At the same time, traditional role boundaries are becoming less rigid. Growing overlap between offensive and defensive training points to a more integrated model of cybersecurity capability development, where practitioners build complementary skills across domains rather than operating in silos. This shift supports a more collaborative, purple-team approach that prioritises adaptability across the full attack-defence lifecycle.
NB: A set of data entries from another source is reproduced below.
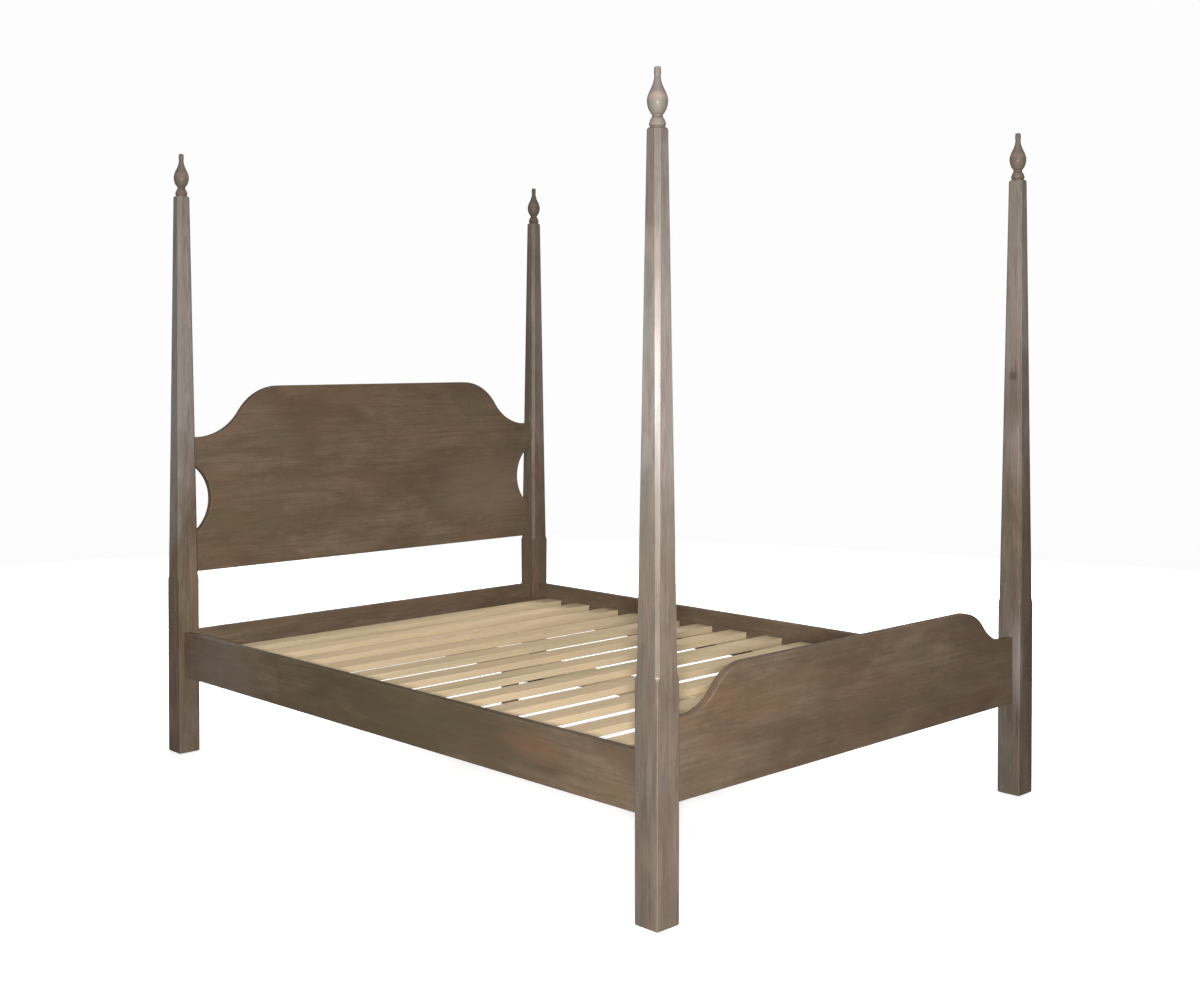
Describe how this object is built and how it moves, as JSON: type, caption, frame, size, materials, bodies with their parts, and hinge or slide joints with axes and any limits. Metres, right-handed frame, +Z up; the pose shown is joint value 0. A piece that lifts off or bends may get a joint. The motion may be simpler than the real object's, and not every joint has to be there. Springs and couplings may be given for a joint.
{
  "type": "pencil-post bed frame",
  "caption": "Wooden bed frame with tall tapered octagonal posts, turned finials, shaped headboard and footboard, plain side rails and a slat base.",
  "frame": {"origin": "on the floor under the middle of the bed", "axes": "+Z up, +Y towards the head end, +X to the right seen from the foot end"},
  "size_m": [1.4686, 2.0274, 1.7835],
  "materials": {
    "stained_maple": "grey-brown stain under satin clear lacquer",
    "raw_poplar": "planed, unfinished",
    "zinc_steel": "zinc plated, satin",
    "screw_steel": "zinc plated",
    "brass": "plain",
    "foot_plastic": "moulded",
    "glide_plastic": "moulded"
  },
  "bodies": {
    "frame": {"beam_saddle_foot": "zinc_steel", "beam_saddle_head": "zinc_steel", "centre_beam": "raw_poplar", "centre_leg_foot": "raw_poplar", "centre_leg_head": "raw_poplar", "cleat_screws": "screw_steel", "footboard_panel": "stained_maple", "head_rail": "stained_maple", "headboard_panel": "stained_maple", "hook_plate_foot_left": "zinc_steel", "hook_plate_foot_right": "zinc_steel", "hook_plate_head_left": "zinc_steel", "hook_plate_head_right": "zinc_steel", "hook_plate_screws": "screw_steel", "leg_hanger_bolts": "screw_steel", "leg_insert_foot": "brass", "leg_insert_head": "brass", "leg_plate_foot": "zinc_steel", "leg_plate_head": "zinc_steel", "leg_plate_screws": "screw_steel", "post_foot_left": "stained_maple", "post_foot_right": "stained_maple", "post_glides": "glide_plastic", "post_head_left": "stained_maple", "post_head_right": "stained_maple", "saddle_screws": "screw_steel", "side_rail_left": "stained_maple", "side_rail_right": "stained_maple", "slat_01": "raw_poplar", "slat_02": "raw_poplar", "slat_03": "raw_poplar", "slat_04": "raw_poplar", "slat_05": "raw_poplar", "slat_06": "raw_poplar", "slat_07": "raw_poplar", "slat_08": "raw_poplar", "slat_09": "raw_poplar", "slat_10": "raw_poplar", "slat_11": "raw_poplar", "slat_12": "raw_poplar", "slat_13": "raw_poplar", "slat_cleat_left": "raw_poplar", "slat_cleat_right": "raw_poplar", "slat_screws": "screw_steel", "slot_plate_foot_left": "zinc_steel", "slot_plate_foot_right": "zinc_steel", "slot_plate_head_left": "zinc_steel", "slot_plate_head_right": "zinc_steel", "slot_plate_screws": "screw_steel"},
    "finial_foot_left_unit": {"finial_foot_left": "stained_maple", "finial_pin_foot_left": "screw_steel"},
    "finial_foot_right_unit": {"finial_foot_right": "stained_maple", "finial_pin_foot_right": "screw_steel"},
    "levelling_foot_foot_unit": {"levelling_foot_foot": "foot_plastic"},
    "finial_head_left_unit": {"finial_head_left": "stained_maple", "finial_pin_head_left": "screw_steel"},
    "finial_head_right_unit": {"finial_head_right": "stained_maple", "finial_pin_head_right": "screw_steel"},
    "levelling_foot_head_unit": {"levelling_foot_head": "foot_plastic"}
  },
  "joints": [
    {"name": "finial_foot_left_lift", "type": "slide", "parent": "frame", "child": "finial_foot_left_unit", "axis": [0, 0, 1], "range_m": [0, 0.04]},
    {"name": "finial_foot_right_lift", "type": "slide", "parent": "frame", "child": "finial_foot_right_unit", "axis": [0, 0, 1], "range_m": [0, 0.04]},
    {"name": "levelling_foot_foot_lift", "type": "slide", "parent": "frame", "child": "levelling_foot_foot_unit", "axis": [0, 0, 1], "range_m": [0, 0.009]},
    {"name": "finial_head_left_lift", "type": "slide", "parent": "frame", "child": "finial_head_left_unit", "axis": [0, 0, 1], "range_m": [0, 0.04]},
    {"name": "finial_head_right_lift", "type": "slide", "parent": "frame", "child": "finial_head_right_unit", "axis": [0, 0, 1], "range_m": [0, 0.04]},
    {"name": "levelling_foot_head_lift", "type": "slide", "parent": "frame", "child": "levelling_foot_head_unit", "axis": [0, 0, 1], "range_m": [0, 0.009]}
  ]
}
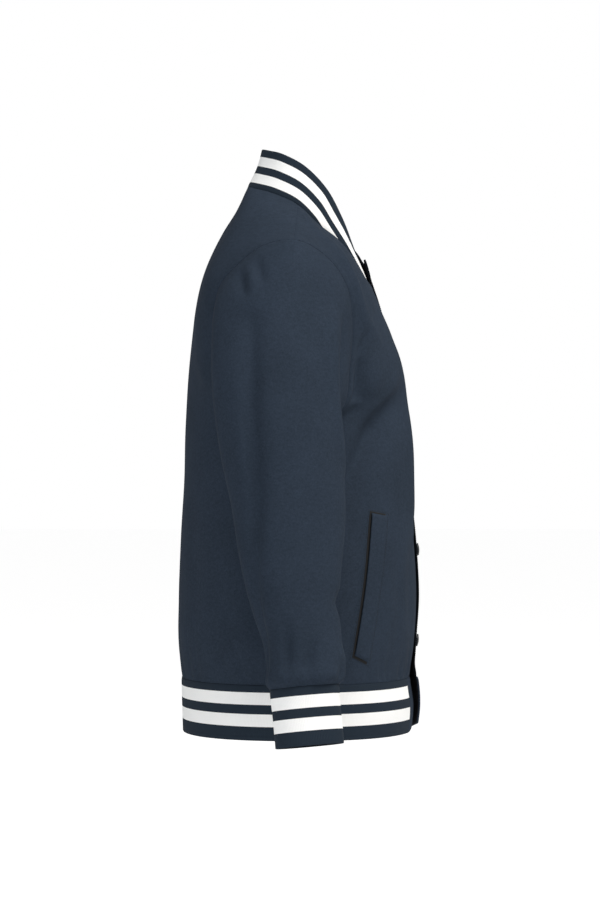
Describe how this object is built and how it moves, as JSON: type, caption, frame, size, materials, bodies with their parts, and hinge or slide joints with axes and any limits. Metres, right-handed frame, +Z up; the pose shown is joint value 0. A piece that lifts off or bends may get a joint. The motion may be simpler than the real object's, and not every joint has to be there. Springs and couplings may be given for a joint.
{
  "type": "varsity jacket",
  "caption": "Hip-length varsity jacket, filled out and snapped shut with no wearer, with striped rib collar, cuffs and hem band and slanted welt pockets.",
  "frame": {"origin": "between the two shoulder seams, where the wearer's shoulders carry the jacket", "axes": "+Z up, the front faces -Y, the jacket's own left side is +X"},
  "size_m": [0.6336, 0.2896, 0.6981],
  "materials": {
    "shell_cloth": "matte navy fleece-back shell cloth",
    "rib_knit": "navy rib knit with two white stripes",
    "snap_caps": "dark navy enamelled snap caps"
  },
  "bodies": {
    "root": {"back": "shell_cloth", "front_left": "shell_cloth", "front_right": "shell_cloth", "sleeve_left": "shell_cloth", "sleeve_right": "shell_cloth", "pocket_welt_left": "shell_cloth", "pocket_welt_right": "shell_cloth", "hem_end_left": "shell_cloth", "hem_end_right": "shell_cloth", "collar": "rib_knit", "hem_band": "rib_knit", "cuff_left": "rib_knit", "cuff_right": "rib_knit", "snap_1": "snap_caps", "snap_2": "snap_caps", "snap_3": "snap_caps", "snap_4": "snap_caps"}
  },
  "joints": []
}
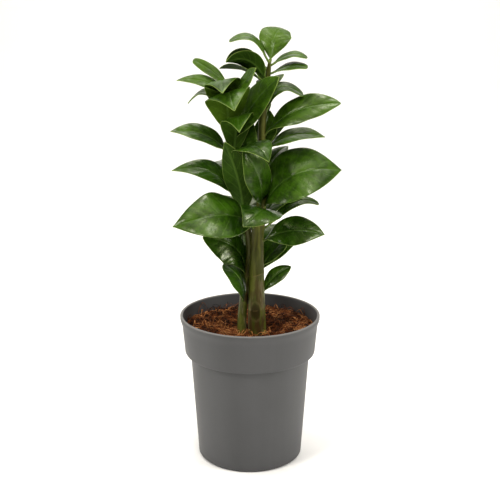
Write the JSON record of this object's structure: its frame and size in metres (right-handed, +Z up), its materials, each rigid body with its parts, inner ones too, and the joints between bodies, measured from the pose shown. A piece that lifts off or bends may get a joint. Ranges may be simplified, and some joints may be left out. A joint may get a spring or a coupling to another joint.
{
  "type": "potted zenzi zz plant",
  "caption": "Dwarf ZZ plant in a collared plastic pot: upright stalks with thick arching glossy leaflets, standing in coir potting mix.",
  "frame": {"origin": "centre of the pot's flat underside, on the pot's axis", "axes": "+Z up along the pot's axis, -Y towards the front of the plant, the shorter frond on the -X side"},
  "size_m": [0.1513, 0.13, 0.3984],
  "materials": {
    "pot_plastic": "satin grey moulded plastic",
    "coir_mix": "rough fibrous coir",
    "rhizome_skin": "dull corky skin",
    "main_foliage": "waxy gloss leaf",
    "left_foliage": "waxy gloss leaf"
  },
  "bodies": {
    "root": {"pot": "pot_plastic", "substrate": "coir_mix", "rhizome": "rhizome_skin", "frond_main": "main_foliage", "frond_left": "left_foliage"}
  },
  "joints": []
}
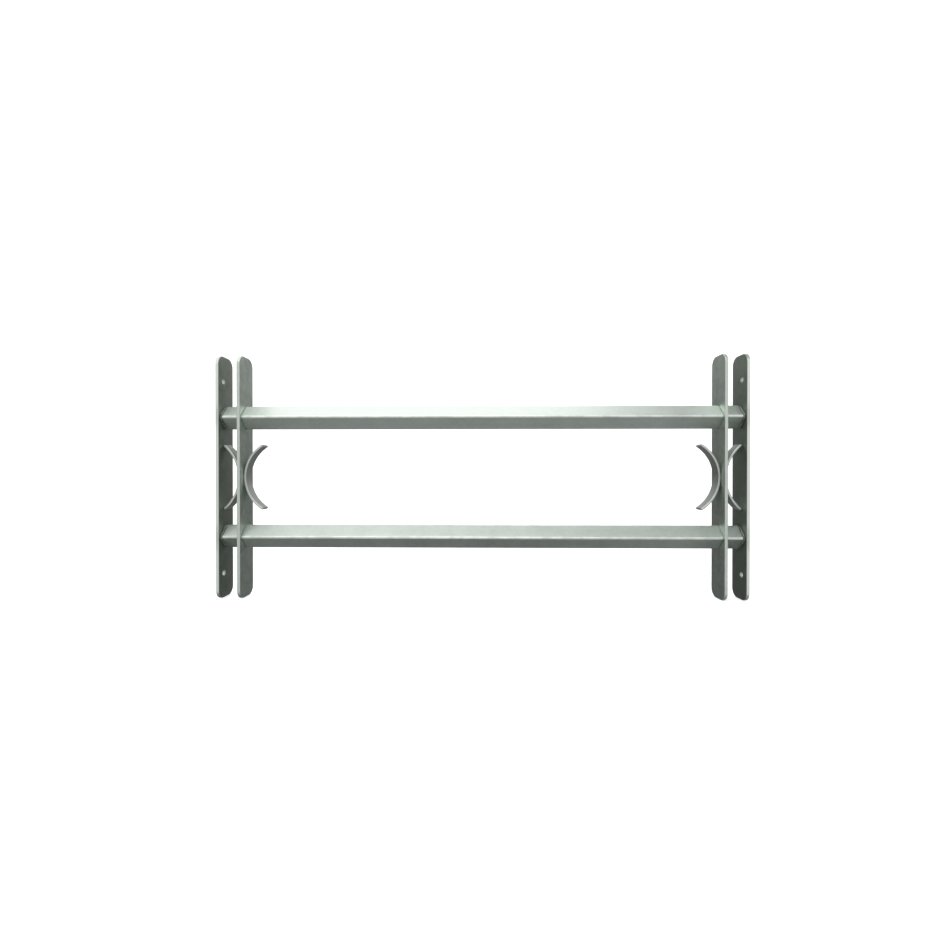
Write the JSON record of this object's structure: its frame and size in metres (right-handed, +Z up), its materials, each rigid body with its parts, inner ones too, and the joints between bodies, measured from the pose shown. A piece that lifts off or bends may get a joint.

The findings suggest that effective teams will increasingly be defined by adaptability, judgment, and cross-functional expertise, challenging CISOs not simply to adopt AI tools, but to ensure their teams have the skills to test, validate, and defend increasingly complex environments.
Structured hands-on training programs are accelerating this transition, with AI-focused training completion rates reaching 64%, reinforcing the role of organisation-led learning in building advanced cybersecurity capabilities.
Meanwhile, the cybersecurity workforce is becoming more globally distributed, with India emerging as a key talent hub alongside the United States, the United Kingdom, France and Brazil, which together account for nearly 36% of global cybersecurity upskilling captured in the report.
Implications for CISOs: Rethinking workforce development strategy
To remain effective in an AI-driven landscape, the report suggests security leaders must:
● Prioritise AI security skills to address emerging attack vectors and secure AI-enabled systems
● Invest in integrated training models that combine offensive and defensive capabilities
● Expand global talent pipelines to access emerging skill hubs and address workforce shortages
● Commit to continuous, hands-on upskilling to maintain operational readiness
Structured, hands-on training programs are proving critical to this effort, with enterprise-led initiatives driving higher engagement and faster adoption of emerging skills compared to self-directed learning.